Harmonized EU Standards and Constitutional Identities

The EU fundamental rights operate in a multileveled and intertwined equilibrium. Notwithstanding its pluralistic composite, the traditional doctrine is still widely based on the perception that full harmonization is a desirable and feasible approach. The paper identifies the inevitable contradiction of such understanding with the very nature of its sources, various standards and the necessary reflection on constitutional identities. Hence, it concludes that only a necessary “safety net” may be achieved or aspired to. In addition, the paper then critically scrutinizes the minimum standard of protection. While aspiring to pluralistic, decentralised and context-specific understandings, this alternative considerably contributes to different dilemma. It seriously undermines the unity and effectiveness of the EU law, creates a composite structure with ambiguous combinations of varying national and supranational standards and it opens up the Pandora's box for potential national abuses.

Constitutional pluralism beyond ideal theory

Constitutional pluralism was born in the days of liberal constitutional triumphalism, when the commitment of all actors to the values of liberal constitutionalism was uncritically assumed. But 25 years after its inception, these assumptions seem increasingly shaky. With the rise of authoritarian populism in parts of Europe, it has been argued that it is time to definitively replace pluralism with uncontested primacy of EU Law. However, the lack of constitutional consensus in the EU just as much erodes the assumptions underlying the demand for uncontested EU law primacy as those underlying some principled form of constitutional pluralism. I argue that, in the age of ‘constitutional bad faith', normative theory must be recalibrated: we need to shift from ideal to nonideal theory in thinking about the European legal order. We can no longer assume that all actors within the European legal order would feel addressed by our normative demands, and normative theory should reflect this.

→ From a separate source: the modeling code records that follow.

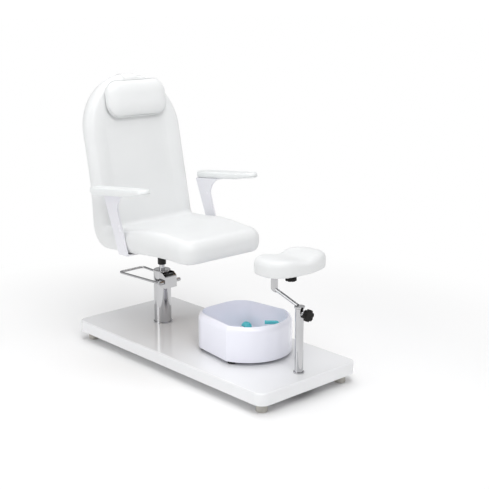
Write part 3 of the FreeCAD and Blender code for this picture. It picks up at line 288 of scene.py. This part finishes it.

# %% [markdown]
# ## Finishes
# One function makes every finish from the same short list of facts: two near colours, two roughness
# limits, a texture with its real size and depth, and how metallic or coated it is. Plain numbers go
# straight on the shader's own sockets, because an exported model can only read them there.

# %% Finish maker


def effect_node(tree, name, **values):
    """Places a copy of an effect group in a material and sets its inputs."""
    node = tree.nodes.new("ShaderNodeGroup")
    node.node_tree = bpy.data.node_groups[name]
    for label, value in values.items():
        node.inputs[label].default_value = value
    return node


def make_finish(name, colours, roughness, texture, metallic=0.0, coat=0.0, specular=0.5):
    """colours is (a, b, scale), roughness (low, high, scale), texture (effect, scale, depth in metres)."""
    material = bpy.data.materials.new(name + "_finish")
    material.use_nodes = True
    tree = material.node_tree
    shader = tree.nodes["Principled BSDF"]
    drift = effect_node(tree, "colour_drift", A=(*colours[0], 1), B=(*colours[1], 1), Scale=colours[2])
    gloss = effect_node(tree, "gloss_drift", Low=roughness[0], High=roughness[1], Scale=roughness[2])
    relief = effect_node(tree, texture[0], Scale=texture[1])
    bump = tree.nodes.new("ShaderNodeBump")
    bump.inputs["Distance"].default_value = texture[2]
    bump.inputs["Strength"].default_value = 1.0
    shader.inputs["Metallic"].default_value = metallic
    shader.inputs["Coat Weight"].default_value = coat
    shader.inputs["Coat Roughness"].default_value = 0.06
    shader.inputs["Specular IOR Level"].default_value = specular
    wire(tree, (drift.outputs[0], shader.inputs["Base Color"]),
         (gloss.outputs[0], shader.inputs["Roughness"]),
         (relief.outputs["Height"], bump.inputs["Height"]), (bump.outputs[0], shader.inputs["Normal"]))
    return material


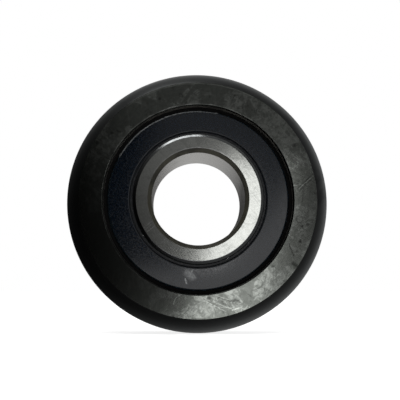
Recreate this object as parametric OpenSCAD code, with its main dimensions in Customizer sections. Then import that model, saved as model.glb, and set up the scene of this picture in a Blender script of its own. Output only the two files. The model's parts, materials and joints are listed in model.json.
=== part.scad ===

The Use and Abuse of Constitutional Identity (Claims) in the European Union

The concept of constitutional identity and the corresponding constitutional identity clause of Article 4(2) TEU has been a hot topic of European law ever since its introduction with the Treaty of Maastricht. Conceived as a counterweight to the increased power(s) of the European Union and a symbol of protecting Member State sovereignty vis-à-vis the European Union, it reflects the need to balance between a supranational legal order and national diversity. The indeterminate legal nature and content of constitutional identity can make it difficult to judge constitutional identity claims made by Member States and their institutions. Whereas some claims were deemed valid by the CJEU, other recent constitutional identity claims are questionable and require closer examination concerning their compatibility with EU law. A closer examination of the use (and abuse) of constitutional identity claims should provide a clearer image of its content and its use as a shield and sword by Member States.

Constitutional Traditions Common to the Member States in CJEU Jurisprudence: A Genesis

The relationship between the legal orders of the EU and the Member States is not only defined in the Treaties but also through a variety of finer, less imposing manners in which spheres of legal influence (rather than areas of competence strictu sensu) of the EU and the Member States interact. Focusing on fundamental rights jurisprudence and the “constitutional traditions common to the Member States” standard, this paper provides a historical narrative on the role constitutional traditions of Member States (CCTs) have played in the evolution of fundamental rights in EU law through the jurisprudence of the CJEU. It argues that before the proclamation of the Charter in December 2000, CCTs played a crucial part in bringing rights to the fore of Community law – it was through comparative considerations and references to CCTs that fundamental rights were invented by the Court.